4 thoughts on “Christine Byl: The Line and the Circle”

  1. Andromeda Romano-Lax

    LOTS of mentors and teachers in so many categories, but two of the most influential were: a visiting author who came to my private high school and let us write with less structure and more encouragement for a brief while. I was used to getting lousy grades, and when she wrote "I'd love to see more of this– keep going" on the top of an unfinished story, that comment meant so much more than the letter grades and redlining over grammar problems etc. The previous teacher would have simply given me an F for something "unfinished" or for breaking some rule about what should have happened on what page. Then the author asked our opinions about a character in a chapter in a novel she was finishing. For the first time, I could imagine how pages went through revision and ultimately became real books! Instead of slaps on the knuckle from our regular teacher who may or may not have even enjoyed reading, we were spending time with a real writer who wanted to know us, our opinions, and our stories. Fireworks!

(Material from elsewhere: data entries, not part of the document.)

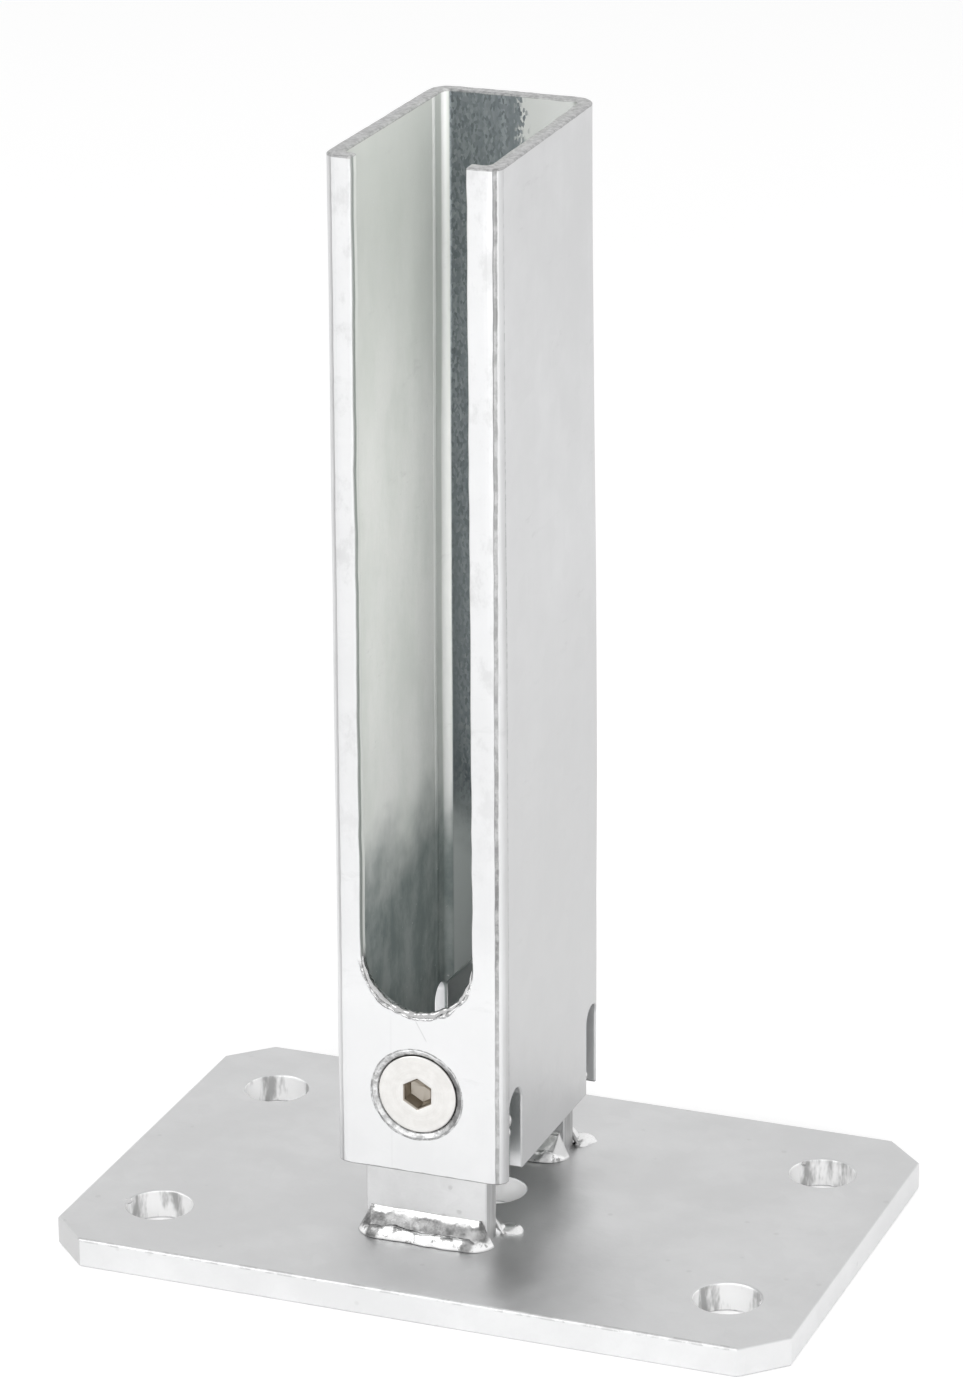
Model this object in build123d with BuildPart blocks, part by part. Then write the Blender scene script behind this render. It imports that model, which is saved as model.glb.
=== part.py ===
from build123d import *
import math
import os

# Sloped fence post base plate: a galvanised floor plate with two upright lugs, and a post
# socket that tilts on a pair of countersunk screws, so that a post stands upright on sloping
# ground. Millimetres, +Z up. The origin is the middle of the plate's underside. X runs along
# the plate's long side and Y along its short side, and the front with the open slot is at -Y.

# Base plate
plate_length = 150.0
plate_width = 98.0
plate_thickness = 6.0
plate_corner_cut = 8.0
plate_edge_round = 0.6
bolt_inset_x = 16.5
bolt_inset_y = 19.5
bolt_hole_diameter = 13.0
centre_hole_diameter = 13.0
hole_edge_round = 0.5

# Post socket, a rectangular tube that goes inside the fence post
socket_width = 35.0
socket_depth = 55.0
socket_wall = 3.0
socket_bend_radius = 4.6
socket_length = 200.0
socket_edge_round = 0.4
socket_offset_x = -4.5
pivot_above_socket_end = 16.5

# Open slot in the socket's front wall, between two flanges of the same width
slot_flange_width = 6.1
slot_shift = -0.5
slot_above_pivot = 16.0

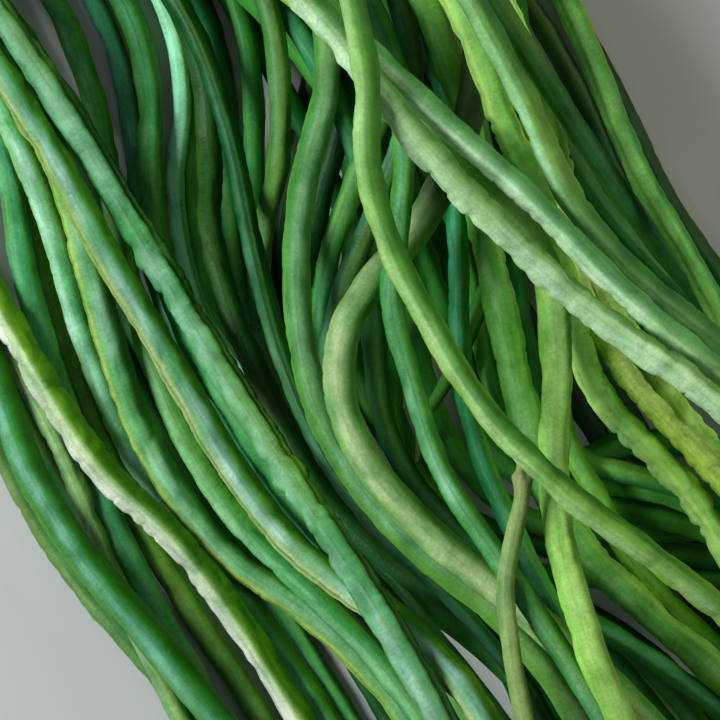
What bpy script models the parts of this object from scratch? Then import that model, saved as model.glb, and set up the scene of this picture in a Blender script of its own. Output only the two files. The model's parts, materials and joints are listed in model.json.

    The next mentor was George Bryson, newspaper editor, who would let me sit behind him and hear his thoughts, while he physically edited one of my features. That "over the shoulder" look helped me understand the revision process as a series of choices — not just catching errors. And given that it took more time, it was incredibly kind for him to do.

    The commonalities between the two stories, I realize now, is that a good mentor respects us as creators and lets us into their thinking process–one aspect of a true apprenticeship.

  2. At one time Elizabeth Dennison, History Professor at UAA, then I had 'book mentors' (not individuals but books that really helped me understand and reflect), then I have had a 'complementor' Bernadine Raiskums (we have enjoyed each other's surmising and musing about all kinds of philosophical topics. As of lately I have had 'flash mentors', spontaneous brief moments with someone who ignite a lot of good ideas and thoughts.

  3. I love Andromeda's story about that visiting author. Now that I do school residencies, particularly with "high needs" schools, this is such a good reminder that even what seems like a tiny encouragement can really crack open something for a student. And when that happens, it usually cracks open the teacher too.

    And, I love Antje's phrase "flash mentor". What a great way to think about those quick overlaps that resonate. I'm borrowing it!